We will be upgrading the kubernetes cluster in codfw to kubernetes 1.16, calico 3.17 like we did for staging-eqiad in T276305.
This includes:
- Setting up new master VMs kubemaster200[12].codfw.wmnet, VMs set up in T276204
- Rebooting kubetcd[2004-2006].codfw.wmnet for T273278
- Reimaging worker nodes kubernetes[2001-2016].codfw.wmnet
- Add role to kubernetes2017.codfw.wmnet (latest addition to cluster)
- With Kernel 4.19 T262527 (which also fixes issues described in T273279)
The plan is roughly:
Preparation
- Prepare all needed patches
- Aggregate the IPv4 pools into respective /21: https://gerrit.wikimedia.org/r/c/operations/deployment-charts/+/671144
- Add the role to the new master VMs.
- Enabling the kernel 4.19 profile for nodes
- Double check deployment-charts/helmfile.d/admin_ng has correct values populated and the cluster enabled
- Private puppet patches for controller manager token
- The cergen configuration for kubemaster.svc.codfw.wmnet
- Generate a list of all services (service FQDNs) for this DC (from namespaces or service.yaml) as $SERVICE_NAMES
apertium.svc.codfw.wmnet api-gateway.svc.codfw.wmnet blubberoid.svc.codfw.wmnet citoid.svc.codfw.wmnet cxserver.svc.codfw.wmnet echostore.svc.codfw.wmnet eventgate-analytics.svc.codfw.wmnet eventgate-analytics-external.svc.codfw.wmnet eventgate-logging-external.svc.codfw.wmnet eventgate-main.svc.codfw.wmnet eventstreams.svc.codfw.wmnet eventstreams-internal.svc.codfw.wmnet linkrecommendation.svc.codfw.wmnet mathoid.svc.codfw.wmnet mobileapps.svc.codfw.wmnet proton.svc.codfw.wmnet push-notifications.svc.codfw.wmnet recommendation-api.svc.codfw.wmnet sessionstore.svc.codfw.wmnet similar-users.svc.codfw.wmnet termbox.svc.codfw.wmnet wikifeeds.svc.codfw.wmnet
Actions
- Downtime masters and nodes
- sudo cookbook sre.hosts.downtime -r 'Reinitialize codfw k8s cluster with new etcd' -t T277191 -H 24 'A:codfw and (A:kubernetes-masters or A:kubernetes-workers)'
- Downtime all services in the cluster
** for i in api-gateway blubberoid changeprop changeprop-jobqueue citoid cxserver echostore eventgate-analytics eventgate-analytics-external eventgate-logging-external eventgate-main eventstreams eventstreams-internal linkrecommendation mathoid mobileapps proton push-notifications recommendation-api sessionstore similar-users termbox wikifeeds zotero; do sudo cookbook sre.hosts.downtime -r 'Reinitialize codfw k8s cluster' -t T277191 -H 24 $i.svc.codfw.wmnet ; done.

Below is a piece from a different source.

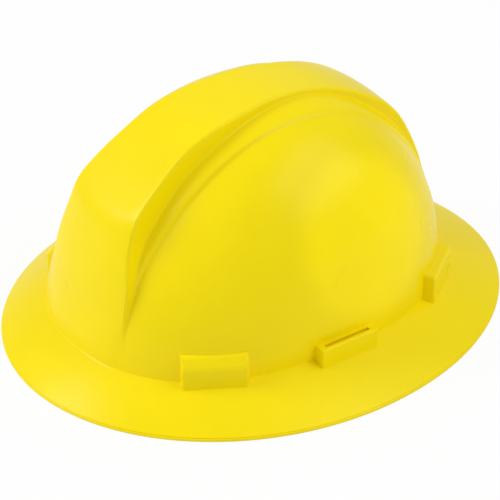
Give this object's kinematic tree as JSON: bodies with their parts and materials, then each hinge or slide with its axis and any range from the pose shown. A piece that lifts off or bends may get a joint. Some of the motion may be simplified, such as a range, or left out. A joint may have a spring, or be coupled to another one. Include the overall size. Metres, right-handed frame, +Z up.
{
  "type": "full brim hard hat",
  "caption": "Full brim hard hat: yellow moulded shell with a crest and accessory slots, strap suspension, padded headband and ratchet nape band with a knob.",
  "frame": {"origin": "on the plane that the brim's lower edge rests on, under the middle of the brim", "axes": "+Z up through the crown, -Y to the front, +X to the wearer's left"},
  "size_m": [0.276, 0.3294, 0.1519],
  "materials": {
    "shell_yellow": "satin gloss",
    "hanger_plastic": "matte",
    "webbing": "woven",
    "pad_fabric": "soft",
    "band_plastic": "matte",
    "ratchet_plastic": "matte",
    "steel": "zinc plated"
  },
  "bodies": {
    "shell_body": {"shell": "shell_yellow", "front_left_hanger": "hanger_plastic", "front_right_hanger": "hanger_plastic", "rear_left_hanger": "hanger_plastic", "rear_right_hanger": "hanger_plastic", "crown_strap_left": "webbing", "crown_strap_right": "webbing", "crown_pad": "pad_fabric"},
    "headband_body": {"headband": "band_plastic", "brow_pad": "pad_fabric"},
    "nape_carrier": {"left_stud": "hanger_plastic", "right_stud": "hanger_plastic"},
    "nape_housing": {"housing_base": "ratchet_plastic", "housing_cover": "ratchet_plastic", "housing_screws": "steel", "nape_pad": "pad_fabric", "detent_ring": "ratchet_plastic"},
    "left_arm_body": {"left_arm": "band_plastic"},
    "right_arm_body": {"right_arm": "band_plastic"},
    "knob_body": {"adjusting_knob": "ratchet_plastic", "pinion": "band_plastic", "click_spring": "band_plastic", "knob_screw": "steel"}
  },
  "joints": [
    {"name": "headband_height", "type": "slide", "parent": "shell_body", "child": "headband_body", "axis": [0, 0, 1], "range_m": [0, 0.004]},
    {"name": "nape_swing", "type": "hinge", "parent": "headband_body", "child": "nape_carrier", "pos_m": [0, -0.00993, 0.024], "axis": [1, 0, 0], "range_deg": [0, 5]},
    {"name": "nape_travel", "type": "slide", "parent": "nape_carrier", "child": "nape_housing", "axis": [0, -1, 0], "range_m": [0, 0.02786]},
    {"name": "knob_turn", "type": "hinge", "parent": "nape_housing", "child": "knob_body", "pos_m": [0, 0.1, 0.024], "axis": [0, -1, 0], "range_deg": [0, 268]},
    {"name": "left_arm_slide", "type": "hinge", "parent": "nape_housing", "child": "left_arm_body", "pos_m": [0, 0.004, 0.024], "axis": [0, 0, 1], "range_deg": [0, 19.7]},
    {"name": "right_arm_slide", "type": "hinge", "parent": "nape_housing", "child": "right_arm_body", "pos_m": [0, 0.004, 0.024], "axis": [0, 0, -1], "range_deg": [0, 19.32]}
  ],
  "couplings": [
    {"joint": "knob_turn", "follows": "nape_travel", "rad_per_m": 167.49},
    {"joint": "left_arm_slide", "follows": "nape_travel", "rad_per_m": 12.315},
    {"joint": "right_arm_slide", "follows": "nape_travel", "rad_per_m": 12.078}
  ]
}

This doesn't work, had to switch to the icinga UI.
- Cut traffic to all services in the cluster
** sudo cookbook sre.discovery.service-route depool codfw apertium api-gateway blubberoid citoid cxserver echostore eventgate-analytics eventgate-analytics-external eventgate-logging-external eventgate-main eventstreams eventstreams-internal linkrecommendation mathoid mobileapps proton push-notifications recommendation-api sessionstore similar-users termbox wikifeeds . This doesn't work, had to use confctl
- Switch restbase-async to eqiad:
- sudo confctl --object discovery select "name=codfw,dnsdisc=restbase-async" set/pooled=false && sudo confctl --object discovery select "name=eqiad,dnsdisc=restbase-async" set/pooled=true
- Disable puppet on masters and nodes
- sudo cumin 'A:codfw and (A:kubernetes-masters or A:kubernetes-workers)' 'disable-puppet "Reinitializing cluster - T277191"'
- Power them off too. ssh to ganeti01.svc.<site>.wmnet and
- sudo gnt-instance shutdown -f argon.eqiad.wmnet
- sudo gnt-instance shutdown -f chroline.eqiad.wmnet
- sudo gnt-instance shutdown -f acrux.codfw.wmnet
- sudo gnt-instance shutdown -f acrab.codfw.wmnet
- Regenerate the codfw master cert using cergen.
- Revoke and remove the old cert on puppetmaster1001 with sudo puppet cert clean kubemaster.svc.codfw.wmnet
- Run cergen sudo cergen --base-path /srv/private/modules/secret/secrets/certificates --generate /srv/private/modules/secret/secrets/certificates/certificate.manifests.d
- Copy certs to files/ssl
- Merge: https://gerrit.wikimedia.org/r/c/operations/puppet/+/671174
- Start reimaging nodes (checkmarks in T273279)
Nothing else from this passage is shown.